Earthquake 'Brake Zones' Mystery Solved by Underwater Fault Study

Scientists have identified the natural mechanism behind elusive underwater "brake zones" that halt earthquakes in their tracks, according to a significant new study published in the journal Science. These phenomena, observed for years, have long puzzled researchers who questioned their composition and reliability in stopping seismic events.

Jianhua Gong, Assistant Professor of Earth and Atmospheric Sciences at Indiana University Bloomington and lead author of the study, stated, "We’ve known these barriers existed for a long time, but the question has always been, what are they made of, and why do they keep stopping earthquakes so reliably, cycle after cycle?" The research focused on the Gofar fault, a seafloor fracture approximately 1,000 miles off the coast of Ecuador in the Pacific Ocean. This particular fault has produced nearly identical magnitude six earthquakes at regular intervals for the past three decades, occurring in the same locations every five to six years.

This consistent seismic pattern remained a mystery until recently, when researchers discovered that a combination of seawater and specific rock structures creates these natural buffers, effectively stopping tremors before they escalate. To investigate these earthquake faults, Gong and his team analyzed data from two major ocean-floor experiments. The first was conducted in 2008, followed by a more extensive study from 2019 to 2022. During these expeditions, scientists strategically placed specialized seismometers on the seafloor across two distinct sections of the Gofar fault.

These instruments meticulously recorded thousands of minor tremors in the periods leading up to and immediately following two major magnitude six ruptures on the fault. This detailed data allowed researchers to observe the fault's behavior before and after significant seismic events.
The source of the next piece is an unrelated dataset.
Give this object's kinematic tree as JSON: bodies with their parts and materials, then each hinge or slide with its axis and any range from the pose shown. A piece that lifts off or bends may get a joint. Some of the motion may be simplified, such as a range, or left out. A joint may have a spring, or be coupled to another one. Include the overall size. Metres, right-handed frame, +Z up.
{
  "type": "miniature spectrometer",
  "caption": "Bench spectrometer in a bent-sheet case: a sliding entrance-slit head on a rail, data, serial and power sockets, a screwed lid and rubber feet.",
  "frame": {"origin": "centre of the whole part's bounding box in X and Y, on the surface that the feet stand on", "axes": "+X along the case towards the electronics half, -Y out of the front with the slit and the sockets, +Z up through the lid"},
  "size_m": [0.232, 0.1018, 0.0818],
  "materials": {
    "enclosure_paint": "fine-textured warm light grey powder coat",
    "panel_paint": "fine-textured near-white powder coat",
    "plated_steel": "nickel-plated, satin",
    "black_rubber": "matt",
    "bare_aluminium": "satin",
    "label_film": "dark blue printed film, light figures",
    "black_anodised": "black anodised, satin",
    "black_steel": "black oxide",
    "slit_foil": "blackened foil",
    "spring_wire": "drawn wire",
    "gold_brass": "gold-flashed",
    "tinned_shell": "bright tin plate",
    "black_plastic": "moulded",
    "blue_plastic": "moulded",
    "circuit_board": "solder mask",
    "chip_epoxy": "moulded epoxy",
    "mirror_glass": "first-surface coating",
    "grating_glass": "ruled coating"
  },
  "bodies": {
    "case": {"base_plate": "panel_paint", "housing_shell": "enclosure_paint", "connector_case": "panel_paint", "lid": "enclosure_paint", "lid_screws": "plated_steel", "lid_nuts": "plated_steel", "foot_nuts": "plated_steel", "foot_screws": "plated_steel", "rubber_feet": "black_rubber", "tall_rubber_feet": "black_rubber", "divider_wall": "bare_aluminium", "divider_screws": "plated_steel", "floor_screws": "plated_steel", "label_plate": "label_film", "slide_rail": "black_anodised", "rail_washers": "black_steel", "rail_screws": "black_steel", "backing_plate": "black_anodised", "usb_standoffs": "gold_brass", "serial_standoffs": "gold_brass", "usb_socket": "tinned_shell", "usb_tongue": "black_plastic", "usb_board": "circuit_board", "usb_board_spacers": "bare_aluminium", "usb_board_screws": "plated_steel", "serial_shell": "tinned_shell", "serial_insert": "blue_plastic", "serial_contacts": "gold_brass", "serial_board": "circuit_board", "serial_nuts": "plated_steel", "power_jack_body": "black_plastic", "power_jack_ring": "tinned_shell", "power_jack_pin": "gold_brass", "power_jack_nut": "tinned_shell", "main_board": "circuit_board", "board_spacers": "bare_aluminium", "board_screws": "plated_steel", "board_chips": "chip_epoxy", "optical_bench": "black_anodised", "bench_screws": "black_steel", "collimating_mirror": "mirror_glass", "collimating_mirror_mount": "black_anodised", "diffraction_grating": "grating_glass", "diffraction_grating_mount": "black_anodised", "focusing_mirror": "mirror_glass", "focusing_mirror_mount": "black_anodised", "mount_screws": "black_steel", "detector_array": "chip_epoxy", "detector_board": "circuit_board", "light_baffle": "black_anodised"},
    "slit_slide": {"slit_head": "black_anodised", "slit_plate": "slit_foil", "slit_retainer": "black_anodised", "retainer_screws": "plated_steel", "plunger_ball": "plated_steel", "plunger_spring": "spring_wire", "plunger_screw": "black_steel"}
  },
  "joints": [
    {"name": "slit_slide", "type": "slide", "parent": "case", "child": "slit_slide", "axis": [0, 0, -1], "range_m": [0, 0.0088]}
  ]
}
They found that the so-called brake zones exhibited intense tremor activity prior to a major earthquake but fell silent immediately afterward.

Understanding the Dynamic Mechanism

The key discovery reveals that these barriers are not static rock formations but rather complex regions where the main fault fans out into multiple smaller branches. These branching cracks create precise openings that fill with seawater. When a large earthquake occurs, the porous rock within these openings rapidly seizes up, acting like an integrated kill switch that halts the tremor's progression.
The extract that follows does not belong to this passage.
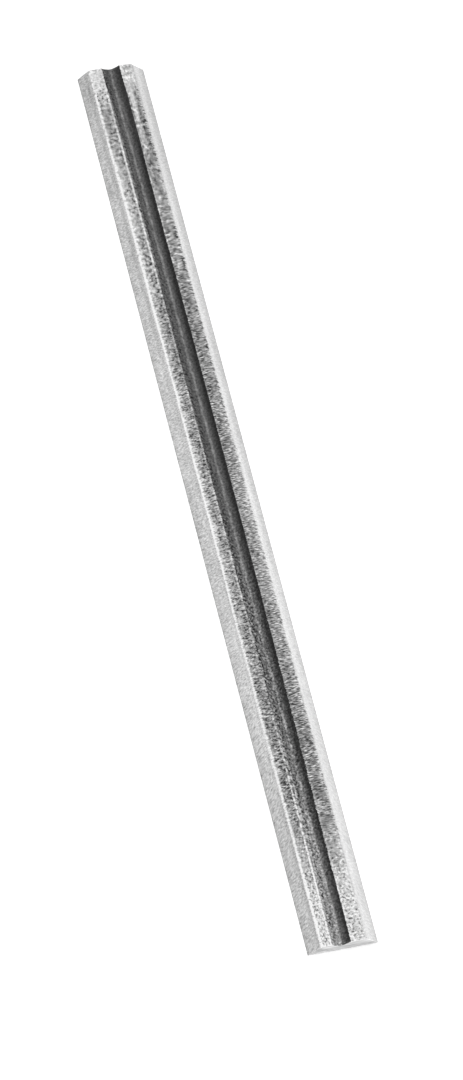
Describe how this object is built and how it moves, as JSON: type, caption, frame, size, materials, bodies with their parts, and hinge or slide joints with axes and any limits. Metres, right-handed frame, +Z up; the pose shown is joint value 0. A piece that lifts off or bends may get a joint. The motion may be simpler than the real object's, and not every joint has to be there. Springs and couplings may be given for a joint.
{
  "type": "planer knife",
  "caption": "Reversible carbide planer knife: a thin bar with ground bevels along both long edges and a shallow locating groove down its narrow face.",
  "frame": {"origin": "middle of the ground back face, on which the knife lies", "axes": "+X along the knife, +Y across it towards one cutting edge, +Z up out of the narrow grooved face"},
  "size_m": [0.082, 0.0054, 0.0011],
  "materials": {
    "carbide": "ground satin grey on the bevels, back and ends; mottled as sintered on the lands; dark in the groove"
  },
  "bodies": {
    "root": {"knife": "carbide"}
  },
  "joints": []
}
Professor Gong emphasized that these brakes are not passive elements but are "active, dynamic parts of the fault system." He added, "Understanding how they work changes how we think about earthquake limits on these faults." The implications of this research are far-reaching, as scientists suspect that similar quake-inhibiting zones may exist throughout the world's oceans. Further study could significantly improve methods for predicting the timing and location of future seismic activity.

This knowledge is particularly relevant given the seismic risks facing the United States. For instance, the Hayward Fault in California, one of the nation's most dangerous seismic zones, is considered overdue for a major earthquake. This fault is capable of generating magnitude seven tremors, events far more powerful than the 1989 Loma Prieta earthquake, which resulted in 63 fatalities and injured 3,757 people in the San Francisco Bay Area. Understanding these natural seismic inhibitors could one day contribute to mitigating the impact of such devastating events.